IMO it is definitely the best bang for your buck. Race Gas is ridiculously over priced even if your mixing 50\50 with pump gas. I personally have had bad pump gas and had Det. on an older Mtn.Sled a few years ago, so I don't trust pump gas myself.
As per throttle response, yes pump gas is better down low rpm, and Av gas takes a few more pulls to start when engine is cold, to me this is not a big deal and I will live with this knowing I have a good quality and consistent fuel in 100 LL.
 
i had 10 gallons in my shop that was 2 years old i was just going to dump but after reading around the internet and reading that a guy whos job it is to test the fuel at airports where it sits longer than normal say they tested a 2 year old sample and found zero degradation i decided to risk it i had another 15 gallons on the way at 5.25$ a gallon compared to over 10 i thought i would ease the first tank then boost up after replacing with fresh. well got talked into a drag race which i thought was pointless but cranked up to 15psi and held it pinned for a good while where poor fuel would have melted for sure at that level of boost. my local airports wont let me buy it so i have to depend on my friend to bring it in from the next state over
 
On 2 stroke mercury race engines 5 motors, 4 stroke...lol...maybe 1000+ at least... My good friends shop builds nothing but 2 strokes,n/a and turbo..hes done maybe 300 motors. You find after years of testing that all motors tend to perform very similar with respect to fuel, air temp, ect ect. We even did a couple of turbo mazda rotary motors (strange beasts) I did a huge amount of dyno time on blown gas deals, we had the fuel octane dialed in pretty good after 20 years. You can actually figure out the aproximate required octane needed if you know the true running compression on a engine, Quick and dirty formula for this is:
Final Compression Ratio (FCR) = [ (Boost÷14.7) + 1 ] x CR for sea level Note: the (+1) is dropped when boost and atm pressure are >1

Where cr is true static compression,14.7 is atmosphereic pressure at sea level. (final compression numbers have NO corelation to static compression numbers ie 12-1 FCR noes not = 12 -1 static !




Now Air pressure above sea level can be calculated as (just use a chart..lol)


p = 101325 (1 - 2.25577 10-5 h)5.25588

where

p = air pressure (Pa)

h = altitude above sea level (m)


final compression can be determined and octane needed can be picked. Now its important to remember that the number you get for final compression does NOT in any way compare to the "normal" number you see for static compression, ie 12-1 does not = fcr 12-1. This is only used as a ballpark # to see where you are at.

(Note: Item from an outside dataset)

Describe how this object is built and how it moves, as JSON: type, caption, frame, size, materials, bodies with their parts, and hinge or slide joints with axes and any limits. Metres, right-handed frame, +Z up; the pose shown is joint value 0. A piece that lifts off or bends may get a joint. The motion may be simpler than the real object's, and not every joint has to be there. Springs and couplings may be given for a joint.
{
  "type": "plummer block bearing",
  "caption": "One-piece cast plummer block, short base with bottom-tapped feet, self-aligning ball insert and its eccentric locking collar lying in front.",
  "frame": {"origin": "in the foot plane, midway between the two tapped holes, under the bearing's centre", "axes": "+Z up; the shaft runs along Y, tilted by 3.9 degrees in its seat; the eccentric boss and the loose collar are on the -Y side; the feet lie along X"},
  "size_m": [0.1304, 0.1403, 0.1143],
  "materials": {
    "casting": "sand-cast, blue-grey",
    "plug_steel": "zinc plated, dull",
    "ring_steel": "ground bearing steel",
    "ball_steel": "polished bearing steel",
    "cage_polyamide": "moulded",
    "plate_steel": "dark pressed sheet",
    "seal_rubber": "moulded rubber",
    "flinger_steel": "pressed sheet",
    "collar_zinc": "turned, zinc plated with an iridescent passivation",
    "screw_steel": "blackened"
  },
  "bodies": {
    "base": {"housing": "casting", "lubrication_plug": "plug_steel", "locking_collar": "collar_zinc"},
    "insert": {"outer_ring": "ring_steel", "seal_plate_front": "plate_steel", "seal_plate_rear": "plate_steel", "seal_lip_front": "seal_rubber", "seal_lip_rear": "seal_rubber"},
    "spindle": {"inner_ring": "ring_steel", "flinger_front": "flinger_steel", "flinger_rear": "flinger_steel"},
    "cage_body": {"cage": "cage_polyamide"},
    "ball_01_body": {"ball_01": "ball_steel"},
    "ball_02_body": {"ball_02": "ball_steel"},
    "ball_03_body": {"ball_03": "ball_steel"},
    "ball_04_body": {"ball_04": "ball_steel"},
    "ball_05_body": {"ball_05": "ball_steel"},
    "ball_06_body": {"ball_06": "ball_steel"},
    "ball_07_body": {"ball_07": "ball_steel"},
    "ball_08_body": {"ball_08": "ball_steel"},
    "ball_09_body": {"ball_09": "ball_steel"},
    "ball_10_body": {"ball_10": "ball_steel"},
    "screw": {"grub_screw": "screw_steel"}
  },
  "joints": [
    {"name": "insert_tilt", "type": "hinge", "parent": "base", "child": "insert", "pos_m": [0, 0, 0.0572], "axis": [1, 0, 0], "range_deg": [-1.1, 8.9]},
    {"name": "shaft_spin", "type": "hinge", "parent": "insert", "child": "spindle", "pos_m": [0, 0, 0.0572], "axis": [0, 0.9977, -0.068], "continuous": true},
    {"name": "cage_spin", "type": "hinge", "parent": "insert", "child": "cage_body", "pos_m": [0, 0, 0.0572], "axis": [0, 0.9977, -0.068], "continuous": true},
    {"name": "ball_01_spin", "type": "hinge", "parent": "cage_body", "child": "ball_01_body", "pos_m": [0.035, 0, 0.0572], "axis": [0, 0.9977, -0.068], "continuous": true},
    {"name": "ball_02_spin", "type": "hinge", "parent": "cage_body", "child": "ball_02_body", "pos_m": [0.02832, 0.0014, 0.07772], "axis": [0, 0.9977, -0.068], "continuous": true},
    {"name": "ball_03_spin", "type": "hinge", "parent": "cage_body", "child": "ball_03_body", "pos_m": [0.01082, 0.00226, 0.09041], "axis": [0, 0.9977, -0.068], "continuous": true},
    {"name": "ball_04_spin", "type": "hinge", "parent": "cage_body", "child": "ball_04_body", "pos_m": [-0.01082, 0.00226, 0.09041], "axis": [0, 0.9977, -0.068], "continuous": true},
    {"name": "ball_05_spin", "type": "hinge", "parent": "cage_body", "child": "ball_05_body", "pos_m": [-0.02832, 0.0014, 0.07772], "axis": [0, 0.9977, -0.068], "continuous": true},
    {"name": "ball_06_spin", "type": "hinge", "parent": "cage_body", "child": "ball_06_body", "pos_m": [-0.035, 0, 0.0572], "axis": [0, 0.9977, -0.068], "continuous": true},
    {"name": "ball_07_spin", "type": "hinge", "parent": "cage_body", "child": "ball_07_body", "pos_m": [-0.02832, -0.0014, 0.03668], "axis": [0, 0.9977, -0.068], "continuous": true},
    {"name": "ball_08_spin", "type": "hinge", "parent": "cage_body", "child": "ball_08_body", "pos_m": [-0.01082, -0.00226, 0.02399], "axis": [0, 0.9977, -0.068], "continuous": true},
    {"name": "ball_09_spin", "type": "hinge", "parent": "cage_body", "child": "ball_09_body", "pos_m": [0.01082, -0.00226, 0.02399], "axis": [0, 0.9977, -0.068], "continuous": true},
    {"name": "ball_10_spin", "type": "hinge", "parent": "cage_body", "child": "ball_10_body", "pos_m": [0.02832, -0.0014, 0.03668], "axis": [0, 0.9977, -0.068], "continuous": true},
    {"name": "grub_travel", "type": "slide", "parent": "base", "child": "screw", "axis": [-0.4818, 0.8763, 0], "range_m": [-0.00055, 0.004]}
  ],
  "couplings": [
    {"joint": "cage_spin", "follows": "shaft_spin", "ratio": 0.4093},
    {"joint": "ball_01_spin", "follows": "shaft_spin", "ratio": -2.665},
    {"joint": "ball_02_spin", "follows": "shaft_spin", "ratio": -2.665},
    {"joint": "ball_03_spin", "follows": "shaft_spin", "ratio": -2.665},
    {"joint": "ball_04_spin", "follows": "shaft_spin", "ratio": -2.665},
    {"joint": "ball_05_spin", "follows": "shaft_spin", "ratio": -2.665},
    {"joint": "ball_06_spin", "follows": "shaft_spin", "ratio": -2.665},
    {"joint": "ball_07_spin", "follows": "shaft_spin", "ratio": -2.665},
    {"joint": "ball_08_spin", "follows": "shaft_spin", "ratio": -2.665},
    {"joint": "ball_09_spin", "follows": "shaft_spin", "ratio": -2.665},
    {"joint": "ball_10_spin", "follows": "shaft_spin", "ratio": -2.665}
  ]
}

Many things play into effect here, ignition,intercooler,port timing.exhaust flow, ect ect ect but as a starting point a FCR of 12-1 is good for 91octane, somewhere around 16 to1 for 100ll or C12, above that C16 or C25 till about 25-1+ where things get touchy...lol..

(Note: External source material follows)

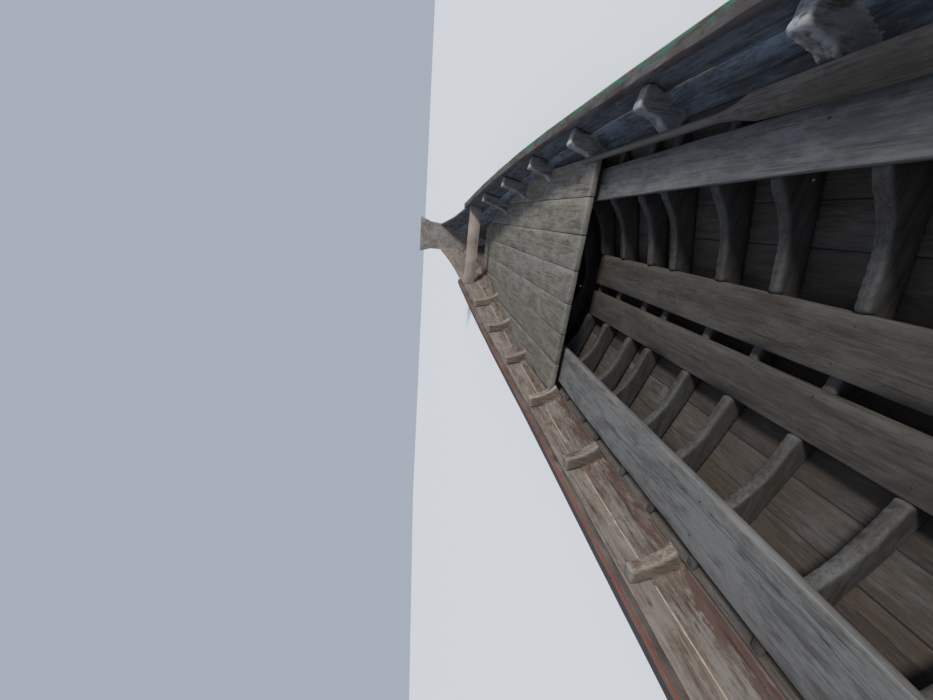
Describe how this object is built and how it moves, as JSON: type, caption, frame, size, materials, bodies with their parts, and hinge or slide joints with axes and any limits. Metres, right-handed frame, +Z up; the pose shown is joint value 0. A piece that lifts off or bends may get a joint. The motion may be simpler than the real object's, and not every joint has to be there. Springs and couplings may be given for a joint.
{
  "type": "longtail boat",
  "caption": "Long narrow planked lake boat with side seats, foredeck, flat prow board and a tilting, steering engine whose long tube carries the propeller.",
  "frame": {"origin": "on the waterline, on the centre line, half way along the hull", "axes": "+X forward to the prow, +Y to port, +Z up"},
  "size_m": [14.3386, 1.9506, 1.7492],
  "materials": {
    "hull_planking": "weathered brown boards, oil darkened",
    "dark_timber": "dark oiled hardwood",
    "gunwale_timber": "near black oiled hardwood, red inner edge",
    "bare_wood": "grey brown bare boards, worn",
    "seat_wood": "grey weathered planks with worn white film",
    "deck_wood": "grey brown weathered deck boards",
    "prow_wood": "pale weathered board",
    "paddle_wood": "brown worn hardwood",
    "steel": "dark painted steel, worn",
    "engine_paint": "worn green machine paint",
    "black_steel": "black heat proof paint",
    "tank_paint": "red paint",
    "bronze": "cast bronze"
  },
  "bodies": {
    "hull": {"garboard_port": "hull_planking", "bilge_plank_port": "hull_planking", "lower_side_plank_port": "hull_planking", "upper_side_plank_port": "hull_planking", "top_strake_port": "hull_planking", "gunwale_rail_port": "gunwale_timber", "side_seat_port": "seat_wood", "floor_board_port": "bare_wood", "garboard_starboard": "hull_planking", "bilge_plank_starboard": "hull_planking", "lower_side_plank_starboard": "hull_planking", "upper_side_plank_starboard": "hull_planking", "top_strake_starboard": "hull_planking", "gunwale_rail_starboard": "gunwale_timber", "side_seat_starboard": "seat_wood", "floor_board_starboard": "bare_wood", "keel_and_floor_frames_aft": "dark_timber", "keel_and_floor_frames_middle": "dark_timber", "keel_and_floor_frames_fore": "dark_timber", "prow_board": "prow_wood", "transom": "hull_planking", "foredeck_board_1": "deck_wood", "foredeck_board_2": "deck_wood", "foredeck_board_3": "deck_wood", "foredeck_board_4": "deck_wood", "foredeck_board_5": "deck_wood", "foredeck_board_6": "deck_wood", "foredeck_board_7": "deck_wood", "deck_beam_1": "dark_timber", "deck_beam_2": "dark_timber", "deck_beam_3": "dark_timber", "deck_beam_4": "dark_timber", "bow_cross_board": "prow_wood", "stern_deck_board_1": "deck_wood", "stern_deck_board_2": "deck_wood", "stern_deck_board_3": "deck_wood", "stern_deck_board_4": "deck_wood", "stern_beam": "dark_timber", "paddle": "paddle_wood", "swivel_post": "steel"},
    "turret": {"swivel_fork": "steel"},
    "drive": {"engine_cradle": "steel", "engine_block": "engine_paint", "cylinder_head": "black_steel", "flywheel_cover": "engine_paint", "air_cleaner": "black_steel", "exhaust": "black_steel", "fuel_tank": "tank_paint", "tiller": "steel", "shaft_tube": "steel", "propeller_fin": "steel"},
    "propeller": {"propeller": "bronze"}
  },
  "joints": [
    {"name": "steering", "type": "hinge", "parent": "hull", "child": "turret", "pos_m": [-5.34, 0, 0.752], "axis": [0, 0, 1], "range_deg": [-40, 40]},
    {"name": "drive_tilt", "type": "hinge", "parent": "turret", "child": "drive", "pos_m": [-5.34, 0, 0.752], "axis": [0, 1, 0], "range_deg": [0, 28]},
    {"name": "propeller_spin", "type": "hinge", "parent": "drive", "child": "propeller", "pos_m": [-5.38558, 0, 0.88437], "axis": [0.9455, 0, 0.3256], "continuous": true}
  ]
}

So for our motor at sea level running 12 pounds of boost and 12-1 true static(polaris dragon 800) whats are running compression? well:

[ {12.0 / 14.7} +1] x 12= 21.7 to 1 running compression under load

now same engine at 10000 feet

[{12.0/ 10.245}] x 12 = 14.00 running compression (10.245 is atm at 10,000 ft)

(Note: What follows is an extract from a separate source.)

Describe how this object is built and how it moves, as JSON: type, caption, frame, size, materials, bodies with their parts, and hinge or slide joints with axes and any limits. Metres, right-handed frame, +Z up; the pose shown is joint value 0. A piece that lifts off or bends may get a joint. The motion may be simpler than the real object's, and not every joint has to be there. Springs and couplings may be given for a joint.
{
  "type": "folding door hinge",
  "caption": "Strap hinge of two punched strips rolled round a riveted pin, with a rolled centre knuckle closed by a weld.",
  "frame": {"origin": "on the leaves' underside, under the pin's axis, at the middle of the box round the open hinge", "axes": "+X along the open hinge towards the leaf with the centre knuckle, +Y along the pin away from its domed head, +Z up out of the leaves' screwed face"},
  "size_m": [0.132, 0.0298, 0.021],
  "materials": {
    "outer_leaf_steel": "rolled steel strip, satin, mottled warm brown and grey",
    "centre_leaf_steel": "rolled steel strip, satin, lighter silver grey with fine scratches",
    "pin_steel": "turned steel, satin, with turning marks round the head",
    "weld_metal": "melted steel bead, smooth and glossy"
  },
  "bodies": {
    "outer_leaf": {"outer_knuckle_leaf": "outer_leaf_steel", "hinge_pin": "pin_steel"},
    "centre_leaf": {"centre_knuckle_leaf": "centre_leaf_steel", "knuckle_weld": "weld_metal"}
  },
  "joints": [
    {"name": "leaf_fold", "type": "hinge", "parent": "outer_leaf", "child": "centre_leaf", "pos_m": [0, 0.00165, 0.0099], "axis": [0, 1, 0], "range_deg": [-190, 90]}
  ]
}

So we see that 12 pounds SHOULD be safe at 10,000 feet on 100ll blend and at sea level better have some C16 in it.

Is it safe? well we now look at what guys are running, ummm , many running 12 pounds boost on 100ll with no issues so we conclude by our formula and real world data that is should be OK.

Remember THIS IS A STARTING POINT ONLY. THERE IS NOTHING AS ACCURATE AS YOUR OWN PLUG READING,EGT'S,PISTON WASH,BURN PATTERN,AFR ECT ECT TO DETERMINE OCTANE REQUIREMENTS. Different chamber and about 1000 more things...Every motor has its own requirements and you learn what to do by years of experience and testing. NEVER put a motor near the "edge" unless you are totally willing to accept the FACT that it can melt to the wrist pins in a split second no matter what/who is tuning it thats just a fact when pushing the limits. Thats why I don't get to upset if I blow the rods out the bottom of the block...$hit happens or as they say "thats racin bub" lol.

Other guys figure all this different ways, first thing you learn in engine building is that nothing is the same..lol...and only trust your own data..are others correct?? Maybe, are there methods better? Maybe, the only thing I ever cared about is who's kissin the trophy girl at the end......................................







The "snappyness" of a motor you can tell pretty easy on the dyno fron the rate of acceleration over a given load, ie, the computer on the dyno is programmed to apply a fixed load over a time interval, then you can see how long the test engine takes to accelerate this load to the spectified rpm.
Or the dyno can be set up to give you a reading of how fast it has to open the water break in order to hold the motor, then apply this data to a acceleration curve you can look at.
Before we had all this computer stuff to control the break (way back when) you operated the brake with a wheel, primative as it sounds it was pretty easy to feel how fast the motor gained rpm by how fast I would have to apply the load...lol...and let me tell ya you crank that baby pretty dang quick on a blown alcohol deal..hahaha.

Very good info, is there any such formula for non-boosted applications? Just compression/elevation changes?
 
To each his own but i know quite a few people including my self running Maxima hitest octane booster and it works no if or ands about it. I cant supply any teck data but it works and is super easy to use no more airport or race for us. Good luck.